¿De qué sirve, quisiera yo saber, leerte,
romperle la cara al horario
a golpe de antología
olvidar regar las plantas, mis asuntos
y en estos años, precisamente en estos años
¡tan, tan críticos! renunciar
a la plácida meseta
de la biología y el puesto fijo…?
¿De qué sirve…
si luego llegas tú, resumido por otros
con tus ojos azules prensados
de sesenta y ocho
con tu habilidad para la alquimia
y las promiscuidades, con tu destino – encima trágico-
de poeta y cuerpo hermoso?
De qué sirve si al final del sostenido
escribes: Las rosas de papel no son verdad.
Y quemas.
Te acompañan las mesas de los bares
la medida perversión de los cenáculos
donde rodabas, me parece,
en tormenta de papel y anatomías
donde sigues rodando, hoy,
de boca en boca
bífida o tierna, según el caso
o el día que tengamos
mis amigos y yo atajo de imprecisos
que también escogieron el instante
más concreto y más idiota
que es escribir.
Y que luego digas tú
que no son verdad, que queman…
Podría recordarte que ya no tiene gracia,
no es posible, inventarme más autobiografías
que empieza a ser manifiesta
mi presencia de domingo en las reuniones familiares.

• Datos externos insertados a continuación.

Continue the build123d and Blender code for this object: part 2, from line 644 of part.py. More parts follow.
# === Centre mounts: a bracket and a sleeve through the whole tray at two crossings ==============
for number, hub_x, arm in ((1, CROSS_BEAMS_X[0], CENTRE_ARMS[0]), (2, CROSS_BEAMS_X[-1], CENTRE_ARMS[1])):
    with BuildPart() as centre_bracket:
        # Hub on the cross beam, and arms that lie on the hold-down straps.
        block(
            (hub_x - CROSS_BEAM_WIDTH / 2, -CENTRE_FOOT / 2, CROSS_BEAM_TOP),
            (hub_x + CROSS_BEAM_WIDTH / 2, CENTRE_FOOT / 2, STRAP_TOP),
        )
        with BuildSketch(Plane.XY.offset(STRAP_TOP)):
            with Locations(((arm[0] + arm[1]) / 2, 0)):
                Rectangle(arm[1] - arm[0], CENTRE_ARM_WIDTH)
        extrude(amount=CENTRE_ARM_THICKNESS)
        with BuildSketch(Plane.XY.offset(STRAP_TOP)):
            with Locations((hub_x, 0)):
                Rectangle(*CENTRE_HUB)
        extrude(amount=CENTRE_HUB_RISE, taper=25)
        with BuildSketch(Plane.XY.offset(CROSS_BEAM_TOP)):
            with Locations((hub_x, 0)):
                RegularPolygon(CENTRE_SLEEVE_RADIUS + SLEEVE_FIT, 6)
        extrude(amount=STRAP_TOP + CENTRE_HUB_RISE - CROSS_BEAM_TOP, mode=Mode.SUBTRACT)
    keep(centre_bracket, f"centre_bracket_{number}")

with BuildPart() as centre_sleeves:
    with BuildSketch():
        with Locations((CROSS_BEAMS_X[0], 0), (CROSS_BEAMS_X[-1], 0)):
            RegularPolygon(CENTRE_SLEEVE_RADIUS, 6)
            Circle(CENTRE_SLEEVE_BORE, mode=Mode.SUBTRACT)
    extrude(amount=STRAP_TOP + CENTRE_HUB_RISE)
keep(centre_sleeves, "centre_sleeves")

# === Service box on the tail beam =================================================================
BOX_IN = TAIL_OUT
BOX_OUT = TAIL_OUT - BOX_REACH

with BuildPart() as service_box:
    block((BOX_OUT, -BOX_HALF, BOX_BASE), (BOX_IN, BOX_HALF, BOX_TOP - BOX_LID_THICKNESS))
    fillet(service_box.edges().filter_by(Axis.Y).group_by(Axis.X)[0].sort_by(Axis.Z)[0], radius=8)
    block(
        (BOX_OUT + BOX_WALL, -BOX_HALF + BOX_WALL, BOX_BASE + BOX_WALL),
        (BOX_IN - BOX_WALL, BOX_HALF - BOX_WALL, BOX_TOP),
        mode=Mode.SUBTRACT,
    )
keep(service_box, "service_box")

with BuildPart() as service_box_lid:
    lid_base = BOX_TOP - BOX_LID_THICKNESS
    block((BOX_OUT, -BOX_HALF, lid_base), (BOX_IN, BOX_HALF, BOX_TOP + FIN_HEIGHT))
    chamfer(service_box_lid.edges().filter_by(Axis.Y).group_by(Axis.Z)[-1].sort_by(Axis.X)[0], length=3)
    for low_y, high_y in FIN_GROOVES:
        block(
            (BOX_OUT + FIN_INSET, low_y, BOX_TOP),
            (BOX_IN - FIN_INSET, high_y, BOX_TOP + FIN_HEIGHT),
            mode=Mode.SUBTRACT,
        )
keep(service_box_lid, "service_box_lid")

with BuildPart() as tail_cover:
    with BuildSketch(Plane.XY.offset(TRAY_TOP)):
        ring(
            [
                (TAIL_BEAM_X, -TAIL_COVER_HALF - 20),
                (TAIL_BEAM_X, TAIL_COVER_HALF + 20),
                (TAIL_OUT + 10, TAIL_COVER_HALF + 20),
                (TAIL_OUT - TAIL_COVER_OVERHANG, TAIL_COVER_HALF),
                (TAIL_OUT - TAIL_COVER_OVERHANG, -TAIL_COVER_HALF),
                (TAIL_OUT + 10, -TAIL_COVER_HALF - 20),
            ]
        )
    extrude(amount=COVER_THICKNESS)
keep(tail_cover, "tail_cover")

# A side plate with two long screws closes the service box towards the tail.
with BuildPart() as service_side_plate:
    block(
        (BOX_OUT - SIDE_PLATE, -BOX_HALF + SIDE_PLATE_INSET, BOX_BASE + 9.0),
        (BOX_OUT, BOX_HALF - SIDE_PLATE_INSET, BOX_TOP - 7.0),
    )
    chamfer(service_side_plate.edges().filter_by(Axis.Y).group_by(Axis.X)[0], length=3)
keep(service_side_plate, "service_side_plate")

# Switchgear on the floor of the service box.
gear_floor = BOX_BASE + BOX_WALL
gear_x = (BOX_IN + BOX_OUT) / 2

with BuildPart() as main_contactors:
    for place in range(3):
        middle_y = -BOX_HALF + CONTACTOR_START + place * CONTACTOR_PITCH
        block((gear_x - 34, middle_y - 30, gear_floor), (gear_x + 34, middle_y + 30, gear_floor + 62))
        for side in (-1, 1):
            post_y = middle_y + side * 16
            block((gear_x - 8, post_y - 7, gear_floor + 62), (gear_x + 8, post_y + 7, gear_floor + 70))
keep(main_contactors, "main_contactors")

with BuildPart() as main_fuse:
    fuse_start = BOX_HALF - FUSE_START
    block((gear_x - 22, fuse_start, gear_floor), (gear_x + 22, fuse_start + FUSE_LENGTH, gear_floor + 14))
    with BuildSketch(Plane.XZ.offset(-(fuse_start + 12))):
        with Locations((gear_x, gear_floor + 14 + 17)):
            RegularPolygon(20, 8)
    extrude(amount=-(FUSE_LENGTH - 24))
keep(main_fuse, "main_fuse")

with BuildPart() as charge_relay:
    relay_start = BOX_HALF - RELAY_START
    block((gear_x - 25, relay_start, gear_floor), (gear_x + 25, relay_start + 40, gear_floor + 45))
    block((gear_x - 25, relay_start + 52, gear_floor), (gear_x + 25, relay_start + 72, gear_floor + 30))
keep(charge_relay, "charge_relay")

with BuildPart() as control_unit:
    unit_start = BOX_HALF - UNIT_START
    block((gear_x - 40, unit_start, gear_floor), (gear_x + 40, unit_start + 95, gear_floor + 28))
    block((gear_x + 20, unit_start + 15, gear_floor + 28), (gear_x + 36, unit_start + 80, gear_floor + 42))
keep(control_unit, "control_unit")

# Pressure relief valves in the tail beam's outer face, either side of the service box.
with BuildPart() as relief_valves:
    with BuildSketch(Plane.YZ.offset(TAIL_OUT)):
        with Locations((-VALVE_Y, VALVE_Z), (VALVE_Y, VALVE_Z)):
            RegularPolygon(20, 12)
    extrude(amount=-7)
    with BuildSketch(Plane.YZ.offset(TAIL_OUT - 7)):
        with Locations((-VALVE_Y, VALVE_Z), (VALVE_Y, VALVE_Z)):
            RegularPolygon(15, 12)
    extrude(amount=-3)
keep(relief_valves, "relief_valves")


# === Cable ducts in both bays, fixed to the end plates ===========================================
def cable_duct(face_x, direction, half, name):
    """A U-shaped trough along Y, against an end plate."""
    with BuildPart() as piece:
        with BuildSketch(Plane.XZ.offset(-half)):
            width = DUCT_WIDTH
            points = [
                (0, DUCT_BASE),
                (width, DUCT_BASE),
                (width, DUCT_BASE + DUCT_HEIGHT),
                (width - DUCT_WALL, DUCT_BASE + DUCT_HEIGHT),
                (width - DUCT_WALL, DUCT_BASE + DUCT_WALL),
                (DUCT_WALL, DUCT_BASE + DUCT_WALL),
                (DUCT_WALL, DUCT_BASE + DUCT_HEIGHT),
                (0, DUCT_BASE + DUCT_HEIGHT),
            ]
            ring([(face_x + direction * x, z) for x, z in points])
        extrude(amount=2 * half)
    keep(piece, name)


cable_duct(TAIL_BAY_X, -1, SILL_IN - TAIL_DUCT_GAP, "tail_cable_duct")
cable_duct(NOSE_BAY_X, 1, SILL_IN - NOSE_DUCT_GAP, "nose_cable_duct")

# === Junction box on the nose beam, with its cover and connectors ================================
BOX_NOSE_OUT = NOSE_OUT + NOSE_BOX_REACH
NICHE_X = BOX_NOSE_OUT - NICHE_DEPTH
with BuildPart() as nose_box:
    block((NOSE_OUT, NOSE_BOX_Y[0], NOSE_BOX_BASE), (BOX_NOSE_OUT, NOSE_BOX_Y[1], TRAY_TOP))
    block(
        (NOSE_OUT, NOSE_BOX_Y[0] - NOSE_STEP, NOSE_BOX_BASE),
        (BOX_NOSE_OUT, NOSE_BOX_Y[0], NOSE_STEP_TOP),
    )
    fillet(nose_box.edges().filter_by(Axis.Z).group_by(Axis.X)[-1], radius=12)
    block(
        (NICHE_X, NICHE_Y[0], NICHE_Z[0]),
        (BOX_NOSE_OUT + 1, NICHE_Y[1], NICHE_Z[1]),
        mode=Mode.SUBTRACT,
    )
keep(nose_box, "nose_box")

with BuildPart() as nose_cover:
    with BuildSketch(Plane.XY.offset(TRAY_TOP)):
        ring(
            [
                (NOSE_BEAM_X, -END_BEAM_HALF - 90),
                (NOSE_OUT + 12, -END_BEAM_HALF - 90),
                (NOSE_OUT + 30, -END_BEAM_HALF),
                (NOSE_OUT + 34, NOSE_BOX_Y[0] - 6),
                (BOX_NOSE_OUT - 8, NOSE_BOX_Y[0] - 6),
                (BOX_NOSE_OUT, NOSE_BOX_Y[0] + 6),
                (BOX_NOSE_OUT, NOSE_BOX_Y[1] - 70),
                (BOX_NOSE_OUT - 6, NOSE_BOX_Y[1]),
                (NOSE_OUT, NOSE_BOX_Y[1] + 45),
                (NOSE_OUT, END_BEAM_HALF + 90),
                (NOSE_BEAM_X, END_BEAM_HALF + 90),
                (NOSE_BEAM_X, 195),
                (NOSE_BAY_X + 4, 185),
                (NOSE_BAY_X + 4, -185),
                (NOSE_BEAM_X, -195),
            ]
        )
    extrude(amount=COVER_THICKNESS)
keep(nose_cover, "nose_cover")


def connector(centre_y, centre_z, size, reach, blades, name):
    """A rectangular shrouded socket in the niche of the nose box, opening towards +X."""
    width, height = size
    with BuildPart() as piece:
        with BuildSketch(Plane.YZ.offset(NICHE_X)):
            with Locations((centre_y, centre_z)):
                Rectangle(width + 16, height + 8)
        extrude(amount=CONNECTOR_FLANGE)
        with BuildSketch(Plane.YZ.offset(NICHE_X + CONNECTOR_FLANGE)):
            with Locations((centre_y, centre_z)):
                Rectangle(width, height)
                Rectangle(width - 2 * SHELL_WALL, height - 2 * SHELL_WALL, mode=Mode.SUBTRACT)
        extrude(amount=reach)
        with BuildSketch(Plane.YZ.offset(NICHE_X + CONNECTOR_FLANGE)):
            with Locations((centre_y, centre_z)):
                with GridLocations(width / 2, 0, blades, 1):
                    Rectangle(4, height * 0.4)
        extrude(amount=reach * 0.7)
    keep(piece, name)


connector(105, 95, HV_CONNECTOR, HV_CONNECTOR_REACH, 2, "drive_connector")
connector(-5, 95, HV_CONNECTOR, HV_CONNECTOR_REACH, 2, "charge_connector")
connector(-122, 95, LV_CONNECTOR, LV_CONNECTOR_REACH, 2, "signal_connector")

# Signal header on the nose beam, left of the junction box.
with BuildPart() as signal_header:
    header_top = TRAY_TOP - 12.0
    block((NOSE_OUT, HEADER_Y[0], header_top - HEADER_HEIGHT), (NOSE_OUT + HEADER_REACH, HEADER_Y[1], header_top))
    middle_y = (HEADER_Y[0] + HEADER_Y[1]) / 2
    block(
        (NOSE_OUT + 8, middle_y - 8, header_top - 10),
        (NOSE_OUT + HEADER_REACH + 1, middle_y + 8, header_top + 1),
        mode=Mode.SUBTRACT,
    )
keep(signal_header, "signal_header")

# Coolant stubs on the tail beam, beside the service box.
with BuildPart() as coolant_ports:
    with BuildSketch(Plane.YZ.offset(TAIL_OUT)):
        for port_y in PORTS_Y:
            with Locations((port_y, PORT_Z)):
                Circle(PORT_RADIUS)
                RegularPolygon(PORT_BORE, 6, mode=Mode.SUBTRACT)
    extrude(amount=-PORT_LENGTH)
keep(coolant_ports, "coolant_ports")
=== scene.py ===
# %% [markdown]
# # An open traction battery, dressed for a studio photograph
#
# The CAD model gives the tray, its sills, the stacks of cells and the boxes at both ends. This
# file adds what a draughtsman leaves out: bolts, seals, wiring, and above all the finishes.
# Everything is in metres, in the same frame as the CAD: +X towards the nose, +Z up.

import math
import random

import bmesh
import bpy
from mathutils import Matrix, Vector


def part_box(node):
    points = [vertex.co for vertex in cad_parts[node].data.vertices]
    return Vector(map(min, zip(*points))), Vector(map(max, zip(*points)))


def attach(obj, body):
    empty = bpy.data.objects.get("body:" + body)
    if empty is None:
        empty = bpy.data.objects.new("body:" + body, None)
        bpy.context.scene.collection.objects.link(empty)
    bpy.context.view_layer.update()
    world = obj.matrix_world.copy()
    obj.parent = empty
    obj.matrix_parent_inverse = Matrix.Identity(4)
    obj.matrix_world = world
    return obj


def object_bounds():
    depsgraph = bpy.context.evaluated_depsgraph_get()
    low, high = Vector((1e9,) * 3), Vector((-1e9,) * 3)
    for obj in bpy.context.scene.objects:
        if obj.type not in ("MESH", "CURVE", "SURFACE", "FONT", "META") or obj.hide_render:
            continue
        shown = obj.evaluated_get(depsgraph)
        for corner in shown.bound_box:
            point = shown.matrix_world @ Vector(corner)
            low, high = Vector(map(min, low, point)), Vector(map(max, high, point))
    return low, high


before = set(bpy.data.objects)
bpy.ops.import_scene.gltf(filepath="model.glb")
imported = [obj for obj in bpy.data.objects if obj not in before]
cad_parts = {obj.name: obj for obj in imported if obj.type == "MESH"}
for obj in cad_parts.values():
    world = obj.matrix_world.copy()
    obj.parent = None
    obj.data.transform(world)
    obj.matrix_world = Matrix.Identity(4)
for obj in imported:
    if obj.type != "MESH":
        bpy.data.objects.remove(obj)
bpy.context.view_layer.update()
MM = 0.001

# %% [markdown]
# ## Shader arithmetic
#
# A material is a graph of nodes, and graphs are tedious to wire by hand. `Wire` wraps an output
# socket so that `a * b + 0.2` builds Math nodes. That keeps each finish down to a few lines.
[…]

Podrías explicarme – quizá tú sepas,
al fin, supiste – si merece la pena la ebriedad
o si es mejor dejarse… y embalsamar las alas
como lindos portentos ignorados
y entonces volar muy firme,
muy alto y muy firme.
Si no fueses tan fábula,
tan vaga y divisible o si tuvieras la decencia,
al menos, de instalarte en una orilla
y dejar de ensayar la vida
en horarios inconstantes…
Si pudieras de una vez sentir, no pensar,
que reinas y guerrilleros de salón
no merecen un cuerpo, una injusticia
que se escapan.
Es cierto,
las rosas de papel no son verdad
pero se pasa la tarde y se entra en los amigos.

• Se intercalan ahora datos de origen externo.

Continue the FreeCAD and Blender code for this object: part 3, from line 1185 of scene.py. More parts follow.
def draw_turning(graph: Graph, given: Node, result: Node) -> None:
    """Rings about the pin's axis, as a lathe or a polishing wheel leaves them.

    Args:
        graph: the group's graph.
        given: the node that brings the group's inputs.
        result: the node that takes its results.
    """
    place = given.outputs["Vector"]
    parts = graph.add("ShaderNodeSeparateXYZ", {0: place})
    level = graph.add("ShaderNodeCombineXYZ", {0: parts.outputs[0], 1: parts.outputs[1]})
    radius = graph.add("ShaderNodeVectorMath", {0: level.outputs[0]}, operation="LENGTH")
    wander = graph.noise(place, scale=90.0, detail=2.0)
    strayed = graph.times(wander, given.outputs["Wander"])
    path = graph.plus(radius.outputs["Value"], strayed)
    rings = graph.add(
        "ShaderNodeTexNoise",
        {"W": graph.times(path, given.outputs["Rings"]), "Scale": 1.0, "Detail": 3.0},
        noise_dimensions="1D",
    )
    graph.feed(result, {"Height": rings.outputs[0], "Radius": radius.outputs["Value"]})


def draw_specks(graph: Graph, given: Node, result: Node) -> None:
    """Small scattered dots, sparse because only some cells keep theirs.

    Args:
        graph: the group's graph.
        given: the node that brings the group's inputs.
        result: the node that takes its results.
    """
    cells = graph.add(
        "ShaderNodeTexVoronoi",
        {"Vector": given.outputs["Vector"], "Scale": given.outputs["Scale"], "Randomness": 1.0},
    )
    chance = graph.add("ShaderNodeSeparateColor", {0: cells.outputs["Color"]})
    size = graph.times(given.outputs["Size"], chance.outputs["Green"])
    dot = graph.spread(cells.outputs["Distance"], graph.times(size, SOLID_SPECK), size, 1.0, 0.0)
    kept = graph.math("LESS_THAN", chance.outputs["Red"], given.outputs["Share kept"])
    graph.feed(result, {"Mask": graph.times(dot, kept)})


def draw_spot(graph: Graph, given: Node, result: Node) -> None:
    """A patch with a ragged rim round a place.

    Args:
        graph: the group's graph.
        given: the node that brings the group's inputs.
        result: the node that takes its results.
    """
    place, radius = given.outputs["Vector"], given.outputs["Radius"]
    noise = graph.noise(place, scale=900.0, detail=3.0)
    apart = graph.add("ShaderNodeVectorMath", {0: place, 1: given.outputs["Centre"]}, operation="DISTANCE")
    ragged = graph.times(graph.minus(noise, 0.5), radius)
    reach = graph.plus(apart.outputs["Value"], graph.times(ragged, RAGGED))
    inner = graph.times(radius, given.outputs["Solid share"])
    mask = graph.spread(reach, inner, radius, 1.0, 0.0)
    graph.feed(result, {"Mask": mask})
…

Entretenerse y morir, únicos argumentos del juego.
Sé
que a duras penas te llevaré a la cama
soportando tu peso, tus hipos
entre culpa y almidón
y probablemente te cante, otra vez,
con cariño templado, a saber,
la nana del desde mañana
desde mañana mismo, lo juro, empiezo
y veré cómo te escondes
incluso no pueda evitar señalarte un rincón,
el más cálido y propicio,
donde esconderte
del juicio de un día que ya marcha
más virgen aún de como vino.
¡Ay!, ¡Qué áspera manía la de escarbar en vuestros ojos
y la aún más triste de sobreponerse a uno mismo!